* What is needed: Find the string "finishes" in the records. Copy every line it appears in.

* Listed entries:
○ ○ ○ ○ ○

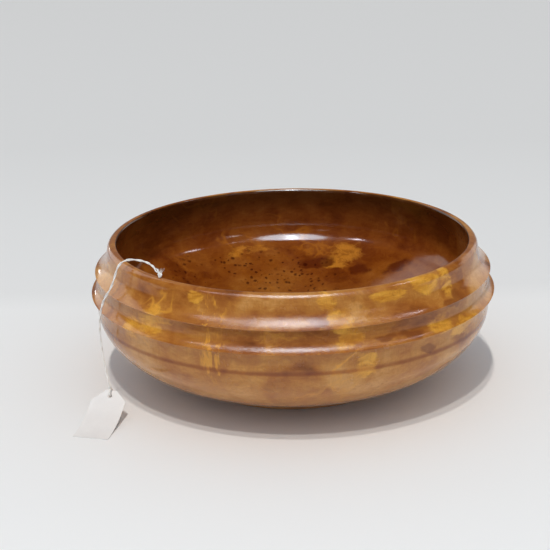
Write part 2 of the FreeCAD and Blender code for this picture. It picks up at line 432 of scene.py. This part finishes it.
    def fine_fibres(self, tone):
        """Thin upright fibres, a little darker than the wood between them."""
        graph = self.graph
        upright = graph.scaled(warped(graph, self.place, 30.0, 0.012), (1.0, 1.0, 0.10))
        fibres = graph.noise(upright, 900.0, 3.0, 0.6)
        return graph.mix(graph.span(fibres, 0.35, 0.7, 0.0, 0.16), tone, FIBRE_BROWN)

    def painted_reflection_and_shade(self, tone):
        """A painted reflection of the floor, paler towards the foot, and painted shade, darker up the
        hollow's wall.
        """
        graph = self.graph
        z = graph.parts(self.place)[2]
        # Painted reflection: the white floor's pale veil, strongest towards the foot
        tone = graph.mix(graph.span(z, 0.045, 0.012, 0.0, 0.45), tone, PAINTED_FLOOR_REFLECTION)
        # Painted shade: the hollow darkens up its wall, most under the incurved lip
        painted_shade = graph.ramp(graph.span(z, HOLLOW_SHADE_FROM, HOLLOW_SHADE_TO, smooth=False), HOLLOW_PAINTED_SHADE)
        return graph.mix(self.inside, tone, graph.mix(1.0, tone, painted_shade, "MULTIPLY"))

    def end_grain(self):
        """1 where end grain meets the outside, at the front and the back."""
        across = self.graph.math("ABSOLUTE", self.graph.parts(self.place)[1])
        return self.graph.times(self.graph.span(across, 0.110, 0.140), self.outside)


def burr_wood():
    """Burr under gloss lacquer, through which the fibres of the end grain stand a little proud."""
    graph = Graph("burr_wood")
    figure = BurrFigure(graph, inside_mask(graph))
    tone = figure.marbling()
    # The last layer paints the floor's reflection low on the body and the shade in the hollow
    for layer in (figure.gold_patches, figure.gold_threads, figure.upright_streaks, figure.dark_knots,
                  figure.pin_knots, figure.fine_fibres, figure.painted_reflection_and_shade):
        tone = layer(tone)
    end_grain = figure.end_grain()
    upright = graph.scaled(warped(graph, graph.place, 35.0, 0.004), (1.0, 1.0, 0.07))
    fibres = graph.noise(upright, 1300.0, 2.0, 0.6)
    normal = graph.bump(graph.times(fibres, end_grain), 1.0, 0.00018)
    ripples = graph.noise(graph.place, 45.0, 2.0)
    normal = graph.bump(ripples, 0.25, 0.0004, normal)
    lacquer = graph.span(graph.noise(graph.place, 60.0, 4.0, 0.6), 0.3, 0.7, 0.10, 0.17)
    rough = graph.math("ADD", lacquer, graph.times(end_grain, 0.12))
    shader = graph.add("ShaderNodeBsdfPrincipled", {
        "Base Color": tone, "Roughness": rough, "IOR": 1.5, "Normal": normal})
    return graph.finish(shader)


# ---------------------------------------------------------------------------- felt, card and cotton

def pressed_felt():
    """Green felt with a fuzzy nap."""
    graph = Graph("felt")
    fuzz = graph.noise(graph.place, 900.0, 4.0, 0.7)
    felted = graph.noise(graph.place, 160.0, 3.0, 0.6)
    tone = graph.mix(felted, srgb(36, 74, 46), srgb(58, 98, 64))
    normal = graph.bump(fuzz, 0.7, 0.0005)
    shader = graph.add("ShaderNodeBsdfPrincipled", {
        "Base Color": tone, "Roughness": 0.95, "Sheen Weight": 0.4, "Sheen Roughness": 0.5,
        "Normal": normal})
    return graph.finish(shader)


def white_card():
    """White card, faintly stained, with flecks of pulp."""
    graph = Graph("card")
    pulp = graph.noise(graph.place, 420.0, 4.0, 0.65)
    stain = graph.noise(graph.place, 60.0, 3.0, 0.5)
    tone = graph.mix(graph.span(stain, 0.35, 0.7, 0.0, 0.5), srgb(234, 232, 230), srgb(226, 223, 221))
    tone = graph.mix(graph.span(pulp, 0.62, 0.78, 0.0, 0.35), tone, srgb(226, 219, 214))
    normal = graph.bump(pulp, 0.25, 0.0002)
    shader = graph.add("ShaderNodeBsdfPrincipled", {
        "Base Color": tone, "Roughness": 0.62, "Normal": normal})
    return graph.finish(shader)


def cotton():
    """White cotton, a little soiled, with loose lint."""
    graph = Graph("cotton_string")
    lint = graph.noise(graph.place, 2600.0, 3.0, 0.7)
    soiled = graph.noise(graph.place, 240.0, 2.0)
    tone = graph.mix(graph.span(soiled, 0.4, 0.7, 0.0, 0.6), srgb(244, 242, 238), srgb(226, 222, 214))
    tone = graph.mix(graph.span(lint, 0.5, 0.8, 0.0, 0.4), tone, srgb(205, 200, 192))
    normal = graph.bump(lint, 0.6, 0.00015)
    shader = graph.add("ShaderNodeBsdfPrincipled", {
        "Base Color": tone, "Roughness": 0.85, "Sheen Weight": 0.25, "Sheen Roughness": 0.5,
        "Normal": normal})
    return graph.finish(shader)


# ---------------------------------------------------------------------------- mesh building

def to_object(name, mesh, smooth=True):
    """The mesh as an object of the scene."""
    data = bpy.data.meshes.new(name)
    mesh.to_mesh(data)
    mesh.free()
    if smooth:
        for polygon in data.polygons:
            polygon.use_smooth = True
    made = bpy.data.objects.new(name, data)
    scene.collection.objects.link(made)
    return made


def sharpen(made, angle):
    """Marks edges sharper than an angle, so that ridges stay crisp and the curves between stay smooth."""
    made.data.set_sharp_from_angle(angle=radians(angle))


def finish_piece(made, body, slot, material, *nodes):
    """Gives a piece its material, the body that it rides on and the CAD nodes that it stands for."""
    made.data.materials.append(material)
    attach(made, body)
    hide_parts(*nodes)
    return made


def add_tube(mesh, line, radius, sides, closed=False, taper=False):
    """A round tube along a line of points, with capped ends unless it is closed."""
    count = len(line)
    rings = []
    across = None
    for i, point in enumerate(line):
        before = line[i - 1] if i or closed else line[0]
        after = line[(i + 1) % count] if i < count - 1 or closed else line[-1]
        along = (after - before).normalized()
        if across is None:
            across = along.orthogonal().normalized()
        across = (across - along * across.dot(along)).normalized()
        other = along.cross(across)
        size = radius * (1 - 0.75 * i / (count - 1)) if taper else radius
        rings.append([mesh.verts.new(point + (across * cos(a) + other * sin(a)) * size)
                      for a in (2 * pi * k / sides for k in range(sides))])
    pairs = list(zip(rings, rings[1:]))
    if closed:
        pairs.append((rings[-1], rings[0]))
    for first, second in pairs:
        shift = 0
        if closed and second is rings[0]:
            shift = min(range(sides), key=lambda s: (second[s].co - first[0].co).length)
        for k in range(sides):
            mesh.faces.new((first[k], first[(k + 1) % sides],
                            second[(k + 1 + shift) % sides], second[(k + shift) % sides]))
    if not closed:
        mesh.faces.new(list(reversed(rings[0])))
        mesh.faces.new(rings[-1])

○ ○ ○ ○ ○

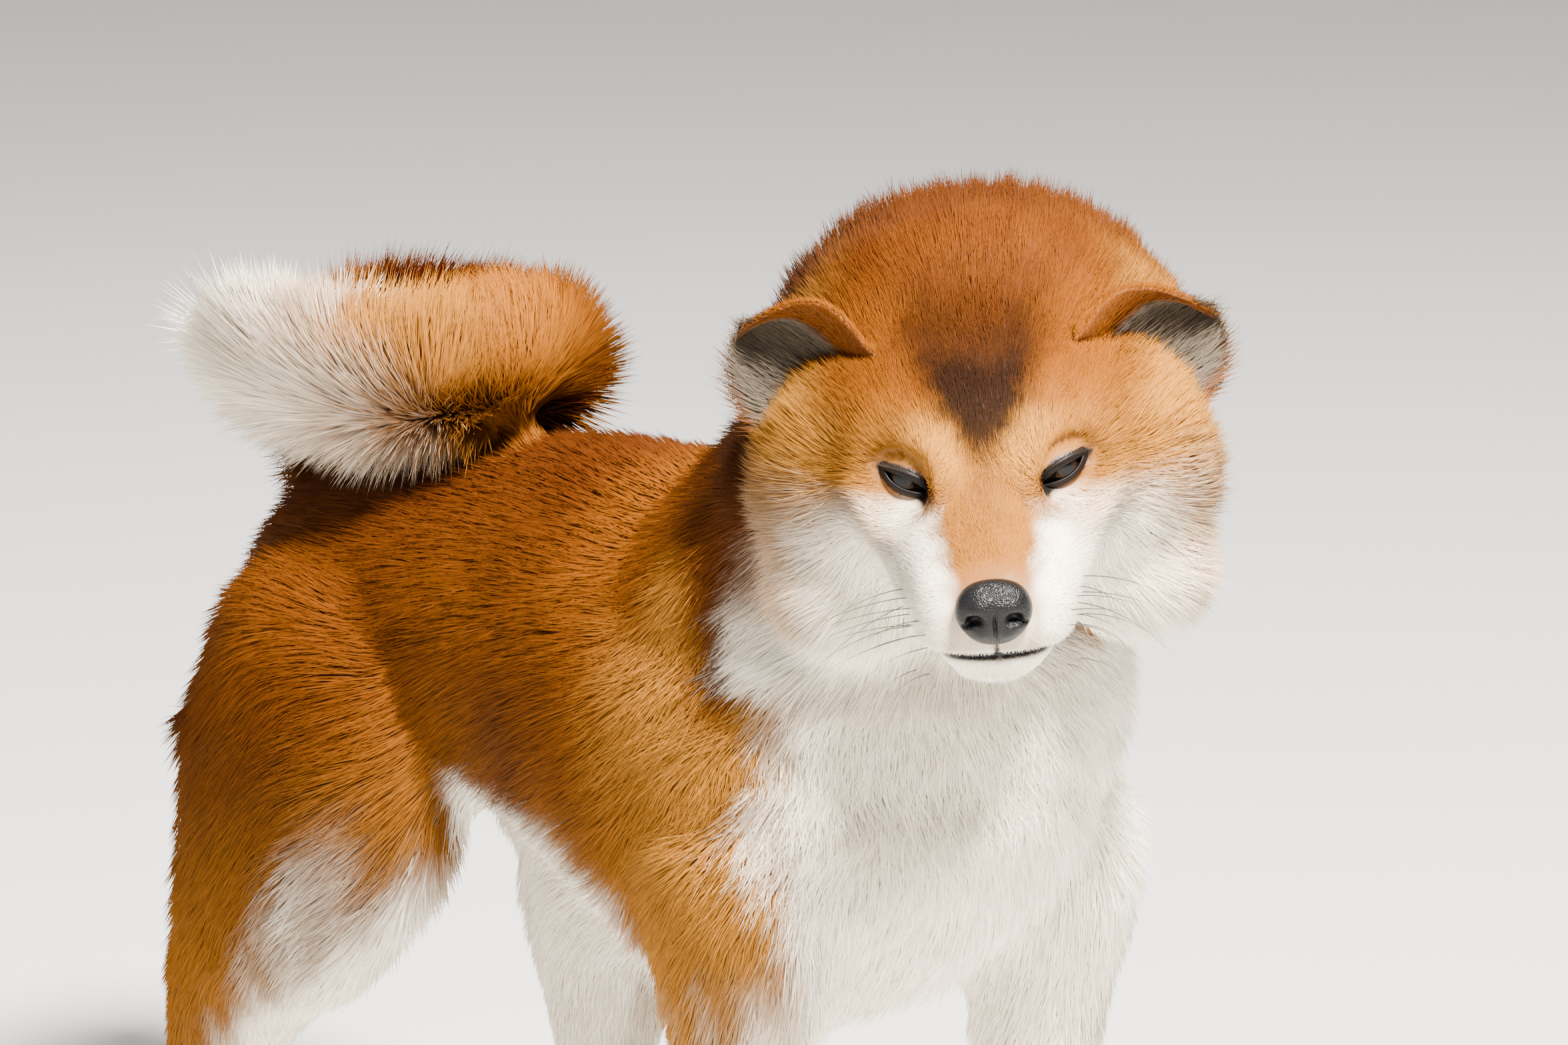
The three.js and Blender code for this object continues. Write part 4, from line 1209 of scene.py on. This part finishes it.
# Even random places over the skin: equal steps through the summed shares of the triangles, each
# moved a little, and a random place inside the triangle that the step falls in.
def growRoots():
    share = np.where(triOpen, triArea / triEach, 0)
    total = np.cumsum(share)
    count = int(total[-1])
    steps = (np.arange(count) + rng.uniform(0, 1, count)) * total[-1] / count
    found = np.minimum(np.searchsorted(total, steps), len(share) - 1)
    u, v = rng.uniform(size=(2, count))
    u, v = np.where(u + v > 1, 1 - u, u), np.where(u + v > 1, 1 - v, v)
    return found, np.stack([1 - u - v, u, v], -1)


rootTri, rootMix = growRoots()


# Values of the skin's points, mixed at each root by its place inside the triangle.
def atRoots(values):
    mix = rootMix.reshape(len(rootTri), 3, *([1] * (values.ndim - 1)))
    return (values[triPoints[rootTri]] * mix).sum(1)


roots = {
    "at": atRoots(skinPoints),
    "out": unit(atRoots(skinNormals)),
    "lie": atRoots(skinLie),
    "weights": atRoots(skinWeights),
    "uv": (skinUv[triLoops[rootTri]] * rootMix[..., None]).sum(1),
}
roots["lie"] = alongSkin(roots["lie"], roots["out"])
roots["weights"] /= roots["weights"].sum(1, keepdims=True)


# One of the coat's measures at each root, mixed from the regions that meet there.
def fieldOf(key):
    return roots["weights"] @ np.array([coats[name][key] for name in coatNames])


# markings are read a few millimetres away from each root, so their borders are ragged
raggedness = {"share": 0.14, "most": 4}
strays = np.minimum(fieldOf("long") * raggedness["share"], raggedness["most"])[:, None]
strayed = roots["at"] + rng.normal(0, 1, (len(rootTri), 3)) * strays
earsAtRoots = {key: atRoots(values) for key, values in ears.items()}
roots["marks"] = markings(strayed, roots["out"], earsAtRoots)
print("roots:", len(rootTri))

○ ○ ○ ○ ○

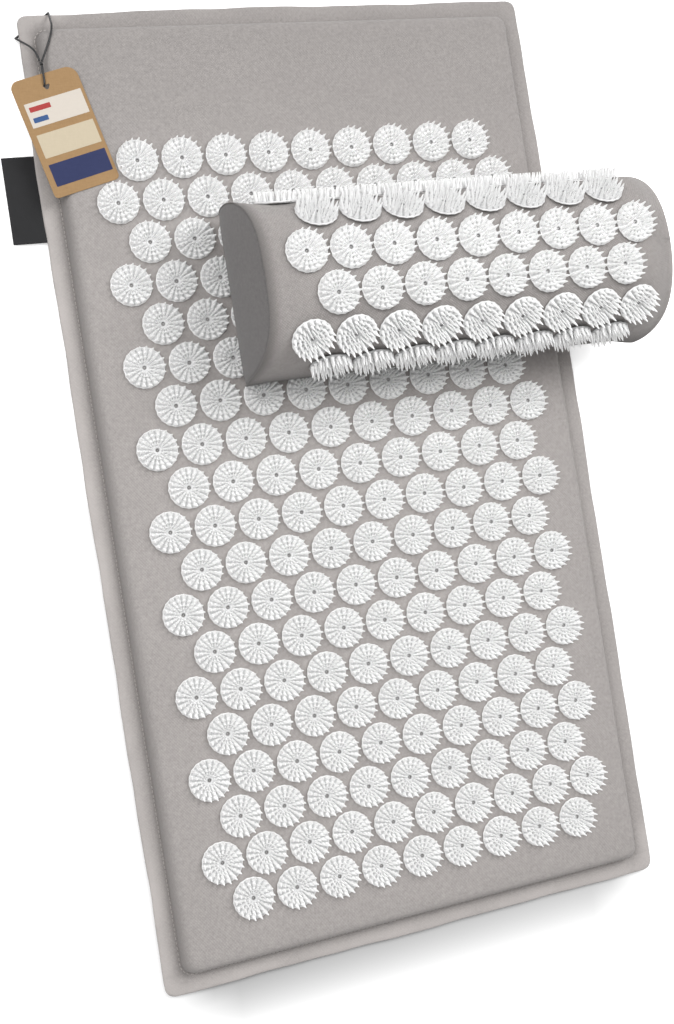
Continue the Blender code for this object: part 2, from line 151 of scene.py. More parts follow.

○ ○ ○ ○ ○

* Right answer:
Write part 2 of the FreeCAD and Blender code for this picture. It picks up at line 432 of scene.py. This part finishes it.
The three.js and Blender code for this object continues. Write part 4, from line 1209 of scene.py on. This part finishes it.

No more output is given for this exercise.